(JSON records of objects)
****

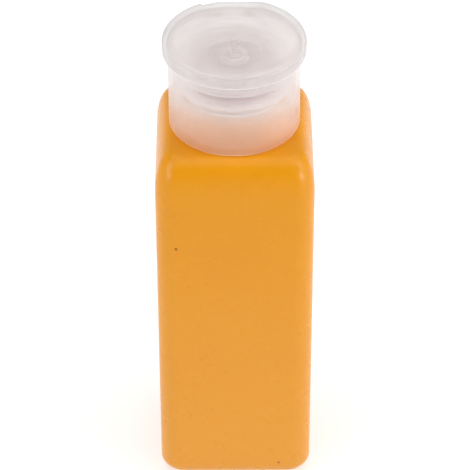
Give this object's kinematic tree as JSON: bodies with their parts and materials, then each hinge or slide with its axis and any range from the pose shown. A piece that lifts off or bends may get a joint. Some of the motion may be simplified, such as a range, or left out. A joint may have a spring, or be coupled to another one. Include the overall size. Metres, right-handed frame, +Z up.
{
  "type": "solvent pump dispenser bottle",
  "caption": "Square orange bottle with a clear screw-on pump head: a spring-return dish pumps solvent up through its nozzle onto a pad, under a hinged flip lid.",
  "frame": {"origin": "centre of the base, on the plane that the bottle stands on", "axes": "+Z up along the bottle and pump, +Y towards the lid hinge, so the front faces -Y, +X to the right seen from the front"},
  "size_m": [0.048, 0.048, 0.1571],
  "materials": {
    "bottle_hdpe": "satin",
    "head_pp": "satin",
    "natural_pp": "satin",
    "piston_pe": "satin",
    "tube_pe": "satin",
    "foam": "matte",
    "steel": "polished"
  },
  "bodies": {
    "bottle": {"bottle": "bottle_hdpe"},
    "pump": {"pump_housing": "natural_pp", "chaplet": "natural_pp", "ball_retainer": "natural_pp", "dip_tube": "tube_pe", "neck_gasket": "foam", "return_spring": "steel"},
    "closure": {"closure": "head_pp"},
    "lid": {"flip_lid": "head_pp"},
    "dish": {"press_dish": "head_pp", "nozzle_insert": "natural_pp", "stem": "natural_pp", "piston": "piston_pe", "piston_foot": "natural_pp"},
    "inlet_ball": {"inlet_ball": "steel"},
    "outlet_ball": {"outlet_ball": "steel"}
  },
  "joints": [
    {"name": "head_lift", "type": "slide", "parent": "bottle", "child": "pump", "axis": [0, 0, 1], "range_m": [0, 0.00353]},
    {"name": "closure_turn", "type": "hinge", "parent": "pump", "child": "closure", "pos_m": [0, 0, 0.1279], "axis": [0, 0, 1], "range_deg": [0, 400]},
    {"name": "lid_hinge", "type": "hinge", "parent": "closure", "child": "lid", "pos_m": [0, 0.021, 0.1513], "axis": [-1, 0, 0], "range_deg": [0, 165]},
    {"name": "dish_press", "type": "slide", "parent": "pump", "child": "dish", "axis": [0, 0, -1], "range_m": [0, 0.004], "stiffness_N_per_m": 500, "springref_m": -0.004, "deforming": ["return_spring"]},
    {"name": "inlet_ball_lift", "type": "slide", "parent": "pump", "child": "inlet_ball", "axis": [0, 0, 1], "range_m": [0, 0.0013]},
    {"name": "outlet_ball_lift", "type": "slide", "parent": "dish", "child": "outlet_ball", "axis": [0, 0, 1], "range_m": [0, 0.0009]}
  ],
  "couplings": [
    {"joint": "head_lift", "follows": "closure_turn", "m_per_rad": 0.00050532}
  ]
}
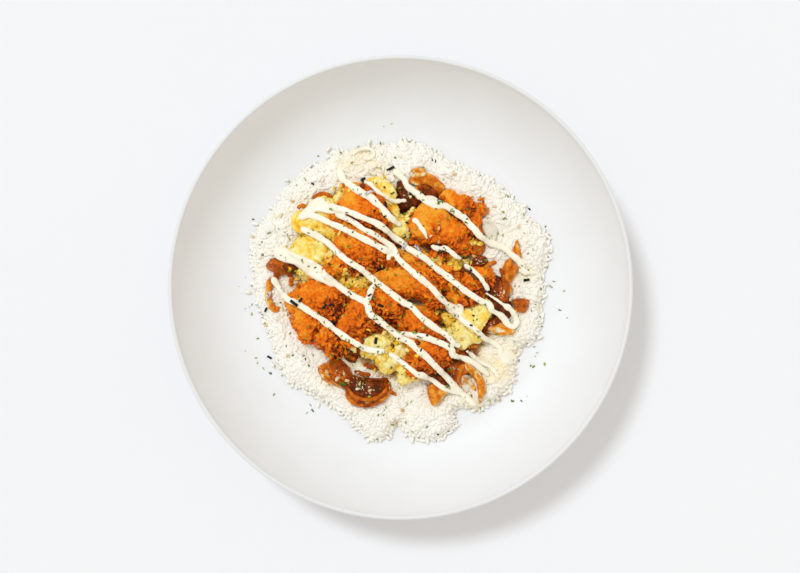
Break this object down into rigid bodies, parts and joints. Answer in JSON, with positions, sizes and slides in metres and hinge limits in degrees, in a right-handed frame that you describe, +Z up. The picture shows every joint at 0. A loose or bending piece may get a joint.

****

Print the material once more, exactly.

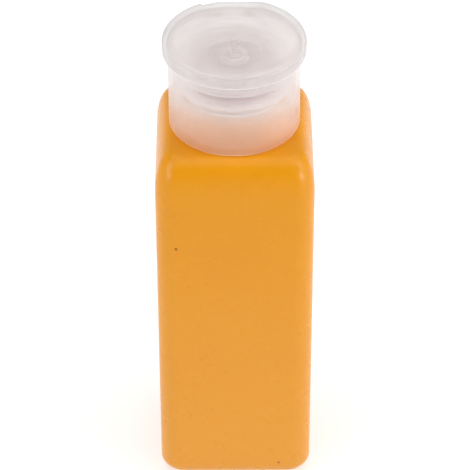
Give this object's kinematic tree as JSON: bodies with their parts and materials, then each hinge or slide with its axis and any range from the pose shown. A piece that lifts off or bends may get a joint. Some of the motion may be simplified, such as a range, or left out. A joint may have a spring, or be coupled to another one. Include the overall size. Metres, right-handed frame, +Z up.
{
  "type": "solvent pump dispenser bottle",
  "caption": "Square orange bottle with a clear screw-on pump head: a spring-return dish pumps solvent up through its nozzle onto a pad, under a hinged flip lid.",
  "frame": {"origin": "centre of the base, on the plane that the bottle stands on", "axes": "+Z up along the bottle and pump, +Y towards the lid hinge, so the front faces -Y, +X to the right seen from the front"},
  "size_m": [0.048, 0.048, 0.1571],
  "materials": {
    "bottle_hdpe": "satin",
    "head_pp": "satin",
    "natural_pp": "satin",
    "piston_pe": "satin",
    "tube_pe": "satin",
    "foam": "matte",
    "steel": "polished"
  },
  "bodies": {
    "bottle": {"bottle": "bottle_hdpe"},
    "pump": {"pump_housing": "natural_pp", "chaplet": "natural_pp", "ball_retainer": "natural_pp", "dip_tube": "tube_pe", "neck_gasket": "foam", "return_spring": "steel"},
    "closure": {"closure": "head_pp"},
    "lid": {"flip_lid": "head_pp"},
    "dish": {"press_dish": "head_pp", "nozzle_insert": "natural_pp", "stem": "natural_pp", "piston": "piston_pe", "piston_foot": "natural_pp"},
    "inlet_ball": {"inlet_ball": "steel"},
    "outlet_ball": {"outlet_ball": "steel"}
  },
  "joints": [
    {"name": "head_lift", "type": "slide", "parent": "bottle", "child": "pump", "axis": [0, 0, 1], "range_m": [0, 0.00353]},
    {"name": "closure_turn", "type": "hinge", "parent": "pump", "child": "closure", "pos_m": [0, 0, 0.1279], "axis": [0, 0, 1], "range_deg": [0, 400]},
    {"name": "lid_hinge", "type": "hinge", "parent": "closure", "child": "lid", "pos_m": [0, 0.021, 0.1513], "axis": [-1, 0, 0], "range_deg": [0, 165]},
    {"name": "dish_press", "type": "slide", "parent": "pump", "child": "dish", "axis": [0, 0, -1], "range_m": [0, 0.004], "stiffness_N_per_m": 500, "springref_m": -0.004, "deforming": ["return_spring"]},
    {"name": "inlet_ball_lift", "type": "slide", "parent": "pump", "child": "inlet_ball", "axis": [0, 0, 1], "range_m": [0, 0.0013]},
    {"name": "outlet_ball_lift", "type": "slide", "parent": "dish", "child": "outlet_ball", "axis": [0, 0, 1], "range_m": [0, 0.0009]}
  ],
  "couplings": [
    {"joint": "head_lift", "follows": "closure_turn", "m_per_rad": 0.00050532}
  ]
}
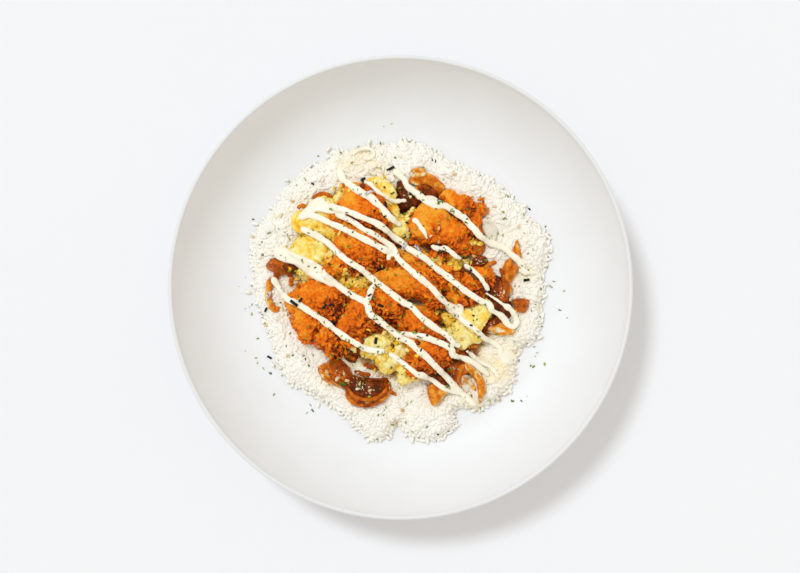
Break this object down into rigid bodies, parts and joints. Answer in JSON, with positions, sizes and slides in metres and hinge limits in degrees, in a right-handed frame that you describe, +Z up. The picture shows every joint at 0. A loose or bending piece may get a joint.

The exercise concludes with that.